Cultural and Symbolic Expressions
Baroque Catholicism shaped public life—cathedrals, processions, and festivals dominated cities—yet beneath its veneer Indigenous and African traditions thrived.
In the Andes, saints merged with huacas and mountain spirits; in Brazil, candomblé and capoeira fused faith and resistance; in the missions, music and sculpture translated theology into local idioms.
Creole intellectuals absorbed Enlightenment ideas: scholars such as Juan Pablo Viscardo y Guzmán, Francisco de Miranda, and Simón Rodríguez envisioned liberty and reform. Across the south, Mapuche ngillatun and Tehuelche rituals reaffirmed identity against colonial advance, while sailors and exiles endowed remote islands with myths of endurance—from the Jesuit martyrdoms of Chiloé to Selkirk’s solitude on Juan Fernández.
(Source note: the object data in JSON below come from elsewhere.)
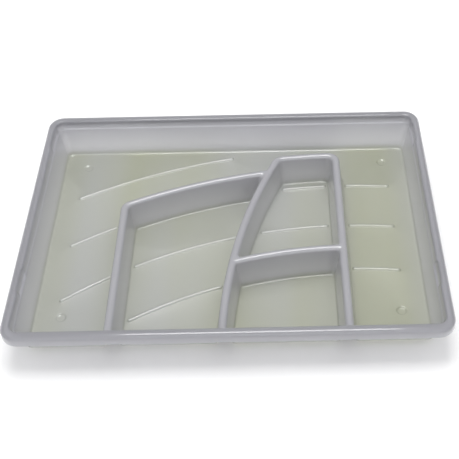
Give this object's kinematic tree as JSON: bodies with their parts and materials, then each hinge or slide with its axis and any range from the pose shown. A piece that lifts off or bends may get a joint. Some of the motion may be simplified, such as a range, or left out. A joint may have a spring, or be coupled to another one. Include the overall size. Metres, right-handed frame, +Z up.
{
  "type": "divided organiser tray",
  "caption": "Shallow translucent plastic tray with a broad rim, curved hollow dividers, floor beads, stacking lugs and small feet.",
  "frame": {"origin": "on the standing surface, under the middle of the rim's outline", "axes": "+X to the right along the long side, +Y to the back, away from the wall that leans more, +Z up"},
  "size_m": [0.4, 0.3, 0.045],
  "materials": {
    "frosted_polypropylene": "satin, translucent"
  },
  "bodies": {
    "root": {"floor_panel": "frosted_polypropylene", "front_wall": "frosted_polypropylene", "back_wall": "frosted_polypropylene", "left_wall": "frosted_polypropylene", "right_wall": "frosted_polypropylene", "rim_flange": "frosted_polypropylene", "rim_skirt": "frosted_polypropylene", "left_divider": "frosted_polypropylene", "right_divider": "frosted_polypropylene", "slanting_divider": "frosted_polypropylene", "curved_divider": "frosted_polypropylene", "upper_cell_divider": "frosted_polypropylene", "cross_divider": "frosted_polypropylene", "bead_back": "frosted_polypropylene", "bead_left_upper": "frosted_polypropylene", "bead_left_middle": "frosted_polypropylene", "bead_left_cell_middle": "frosted_polypropylene", "bead_left_cell_front": "frosted_polypropylene", "bead_upper_cell_back": "frosted_polypropylene", "bead_upper_cell_middle": "frosted_polypropylene", "bead_right_upper": "frosted_polypropylene", "bead_right_middle": "frosted_polypropylene", "bead_right_front": "frosted_polypropylene", "lug_left_back": "frosted_polypropylene", "lug_left_front": "frosted_polypropylene", "lug_right_back": "frosted_polypropylene", "lug_right_front": "frosted_polypropylene", "foot_left_back": "frosted_polypropylene", "foot_left_front": "frosted_polypropylene", "foot_right_back": "frosted_polypropylene", "foot_right_front": "frosted_polypropylene"}
  },
  "joints": []
}
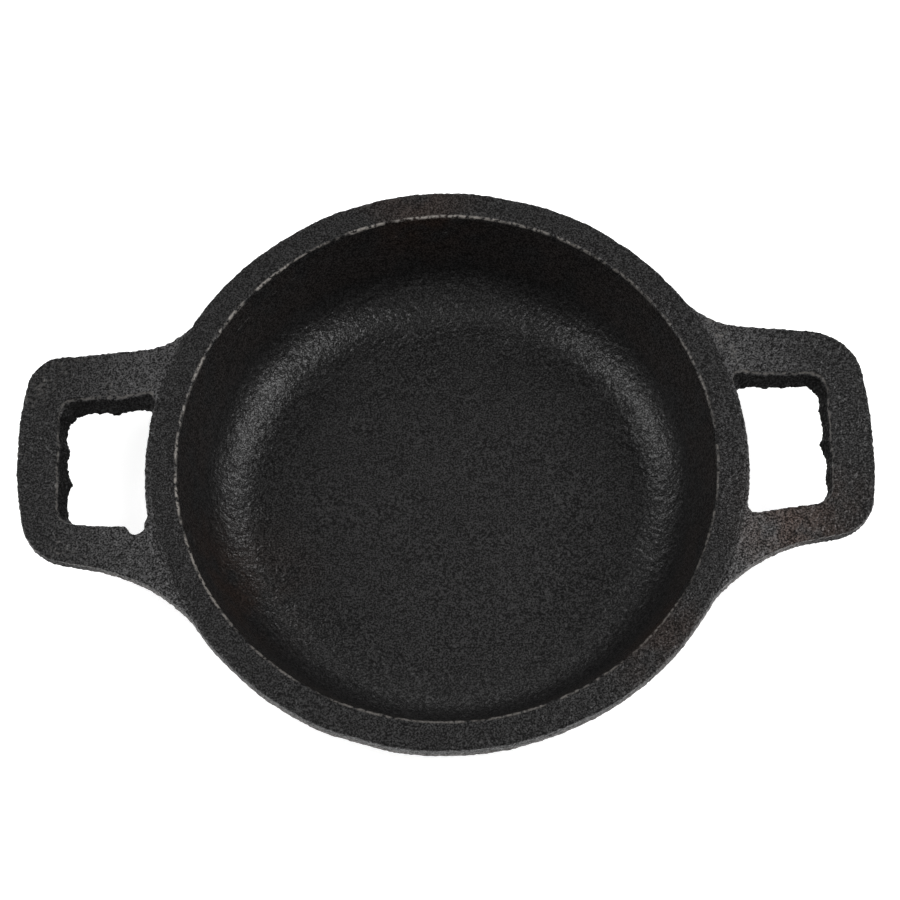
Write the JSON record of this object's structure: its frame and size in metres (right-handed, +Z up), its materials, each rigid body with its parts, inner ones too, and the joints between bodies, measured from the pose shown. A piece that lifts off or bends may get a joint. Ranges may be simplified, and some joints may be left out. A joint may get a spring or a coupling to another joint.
{
  "type": "mini skillet",
  "caption": "Small round seasoned cast iron skillet with a rolled lip, a rounded cove inside and flat loop handles on opposite sides, for single-portion cooking and table service.",
  "frame": {"origin": "middle of the flat base, on the surface that the skillet rests on", "axes": "+X from the axis towards the right handle, +Y towards the back, +Z up out of the bowl"},
  "size_m": [0.1824, 0.127, 0.03],
  "materials": {
    "seasoned_iron": "matt black seasoned sand-cast iron"
  },
  "bodies": {
    "root": {"base_plate": "seasoned_iron", "side_wall": "seasoned_iron", "rim_lip": "seasoned_iron", "left_handle": "seasoned_iron", "right_handle": "seasoned_iron"}
  },
  "joints": []
}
Environmental Adaptation and Resilience
Agricultural and ecological ingenuity persisted:
terraced farming, irrigation canals, and crop diversity buffered Andean villages; shifting cultivation and forest gardens stabilized Amazonian societies.
Pastoralism spread—cattle on the Pampas, sheep on Patagonian plains—reshaping grasslands and displacing wildlife.
Indigenous nations south of the Andes adapted the horse, expanding mobility and defense. Coastal communities recovered from earthquakes and volcanic eruptions, rebuilding cities with brick, tile, and lime.
Technology and Power Shifts (Conflict Dynamics)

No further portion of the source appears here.